- What is required
Output only the lines running from the line bearing "Reconstruct the object" through the line bearing "BAR_WALL = 0.0015", character for character.

- Dataset records
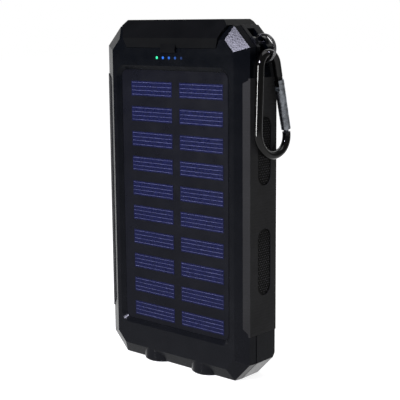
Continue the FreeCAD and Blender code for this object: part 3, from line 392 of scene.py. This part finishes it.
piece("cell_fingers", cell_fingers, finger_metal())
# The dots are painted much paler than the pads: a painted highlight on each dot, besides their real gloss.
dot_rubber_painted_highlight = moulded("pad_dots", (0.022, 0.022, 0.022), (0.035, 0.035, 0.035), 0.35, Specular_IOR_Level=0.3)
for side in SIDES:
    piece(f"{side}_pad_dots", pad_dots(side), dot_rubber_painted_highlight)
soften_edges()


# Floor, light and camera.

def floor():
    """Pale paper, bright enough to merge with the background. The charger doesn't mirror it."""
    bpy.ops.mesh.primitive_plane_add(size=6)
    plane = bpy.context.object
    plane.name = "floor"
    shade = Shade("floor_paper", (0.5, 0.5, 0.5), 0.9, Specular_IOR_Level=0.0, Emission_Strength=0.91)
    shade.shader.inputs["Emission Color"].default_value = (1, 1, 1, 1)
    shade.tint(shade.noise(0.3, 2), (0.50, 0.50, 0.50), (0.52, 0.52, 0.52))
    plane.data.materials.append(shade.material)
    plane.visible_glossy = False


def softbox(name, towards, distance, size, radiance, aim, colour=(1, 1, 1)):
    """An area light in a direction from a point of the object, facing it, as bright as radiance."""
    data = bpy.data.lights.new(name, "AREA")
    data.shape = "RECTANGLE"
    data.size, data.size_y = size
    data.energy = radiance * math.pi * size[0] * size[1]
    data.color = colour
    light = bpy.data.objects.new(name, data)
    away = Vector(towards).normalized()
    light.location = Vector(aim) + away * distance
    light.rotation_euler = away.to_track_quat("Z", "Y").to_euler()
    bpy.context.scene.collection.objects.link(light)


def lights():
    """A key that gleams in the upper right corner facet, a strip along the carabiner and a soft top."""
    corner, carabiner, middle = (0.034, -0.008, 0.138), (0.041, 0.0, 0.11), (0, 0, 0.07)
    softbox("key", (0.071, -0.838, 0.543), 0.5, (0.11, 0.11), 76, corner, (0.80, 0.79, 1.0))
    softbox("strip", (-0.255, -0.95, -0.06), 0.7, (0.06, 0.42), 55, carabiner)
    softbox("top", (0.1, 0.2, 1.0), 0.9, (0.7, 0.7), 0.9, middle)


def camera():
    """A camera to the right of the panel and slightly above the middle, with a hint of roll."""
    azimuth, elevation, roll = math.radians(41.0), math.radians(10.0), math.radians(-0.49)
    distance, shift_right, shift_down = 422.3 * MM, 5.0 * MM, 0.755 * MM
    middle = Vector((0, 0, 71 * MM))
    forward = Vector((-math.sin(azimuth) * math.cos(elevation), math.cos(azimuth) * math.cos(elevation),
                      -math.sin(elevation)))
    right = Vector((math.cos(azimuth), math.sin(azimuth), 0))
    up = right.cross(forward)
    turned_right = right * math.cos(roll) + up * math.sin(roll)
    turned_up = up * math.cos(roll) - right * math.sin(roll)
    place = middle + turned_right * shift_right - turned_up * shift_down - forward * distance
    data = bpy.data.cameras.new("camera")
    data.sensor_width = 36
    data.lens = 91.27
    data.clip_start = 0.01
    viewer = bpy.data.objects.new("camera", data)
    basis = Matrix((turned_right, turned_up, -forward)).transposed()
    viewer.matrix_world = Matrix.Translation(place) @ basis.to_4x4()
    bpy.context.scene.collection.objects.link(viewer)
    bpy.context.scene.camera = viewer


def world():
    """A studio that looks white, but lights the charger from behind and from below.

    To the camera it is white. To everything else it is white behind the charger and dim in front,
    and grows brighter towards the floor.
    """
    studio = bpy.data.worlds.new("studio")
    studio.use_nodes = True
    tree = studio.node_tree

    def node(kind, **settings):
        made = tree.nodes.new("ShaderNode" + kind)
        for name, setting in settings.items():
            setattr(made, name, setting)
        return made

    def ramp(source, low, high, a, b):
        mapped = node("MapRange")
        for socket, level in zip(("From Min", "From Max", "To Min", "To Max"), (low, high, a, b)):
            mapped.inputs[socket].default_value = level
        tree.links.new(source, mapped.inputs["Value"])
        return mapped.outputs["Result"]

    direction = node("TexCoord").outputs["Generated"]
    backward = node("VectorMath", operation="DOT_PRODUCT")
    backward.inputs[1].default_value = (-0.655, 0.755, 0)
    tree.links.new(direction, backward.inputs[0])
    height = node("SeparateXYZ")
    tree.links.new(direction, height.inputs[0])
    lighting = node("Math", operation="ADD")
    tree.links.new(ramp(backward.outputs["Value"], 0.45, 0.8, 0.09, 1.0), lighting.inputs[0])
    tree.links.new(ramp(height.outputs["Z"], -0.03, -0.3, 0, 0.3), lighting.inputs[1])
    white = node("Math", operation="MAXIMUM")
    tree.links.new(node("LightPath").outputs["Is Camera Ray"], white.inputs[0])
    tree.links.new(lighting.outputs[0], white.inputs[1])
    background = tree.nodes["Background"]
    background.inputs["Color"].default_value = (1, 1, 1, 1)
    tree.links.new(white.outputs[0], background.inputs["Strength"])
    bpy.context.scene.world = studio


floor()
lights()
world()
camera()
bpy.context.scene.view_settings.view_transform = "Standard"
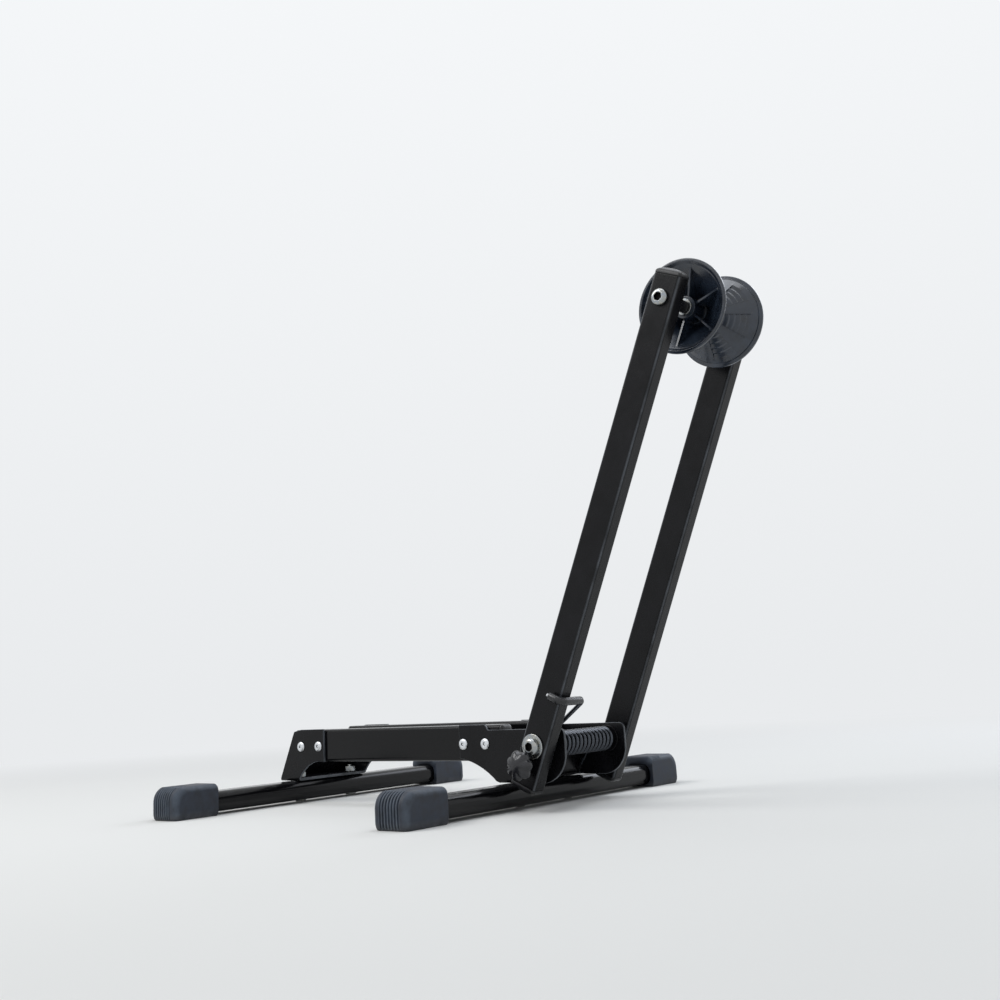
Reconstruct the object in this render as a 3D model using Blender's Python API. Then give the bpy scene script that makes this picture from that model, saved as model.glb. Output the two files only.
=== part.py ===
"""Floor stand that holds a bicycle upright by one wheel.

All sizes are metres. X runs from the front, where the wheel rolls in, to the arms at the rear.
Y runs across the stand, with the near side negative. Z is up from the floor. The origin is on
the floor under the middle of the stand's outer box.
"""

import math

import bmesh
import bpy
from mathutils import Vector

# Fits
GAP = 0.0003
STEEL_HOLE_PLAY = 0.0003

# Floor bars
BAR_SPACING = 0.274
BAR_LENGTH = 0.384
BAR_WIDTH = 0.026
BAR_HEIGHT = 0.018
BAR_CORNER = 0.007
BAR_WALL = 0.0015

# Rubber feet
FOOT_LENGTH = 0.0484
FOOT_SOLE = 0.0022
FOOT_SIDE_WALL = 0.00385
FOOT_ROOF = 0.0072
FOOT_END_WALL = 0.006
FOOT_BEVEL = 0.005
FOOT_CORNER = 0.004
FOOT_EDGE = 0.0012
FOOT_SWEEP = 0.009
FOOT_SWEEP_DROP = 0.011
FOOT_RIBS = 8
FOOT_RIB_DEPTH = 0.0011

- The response
Reconstruct the object in this render as a 3D model using Blender's Python API. Then give the bpy scene script that makes this picture from that model, saved as model.glb. Output the two files only.
=== part.py ===
"""Floor stand that holds a bicycle upright by one wheel.

All sizes are metres. X runs from the front, where the wheel rolls in, to the arms at the rear.
Y runs across the stand, with the near side negative. Z is up from the floor. The origin is on
the floor under the middle of the stand's outer box.
"""

import math

import bmesh
import bpy
from mathutils import Vector

# Fits
GAP = 0.0003
STEEL_HOLE_PLAY = 0.0003

# Floor bars
BAR_SPACING = 0.274
BAR_LENGTH = 0.384
BAR_WIDTH = 0.026
BAR_HEIGHT = 0.018
BAR_CORNER = 0.007
BAR_WALL = 0.0015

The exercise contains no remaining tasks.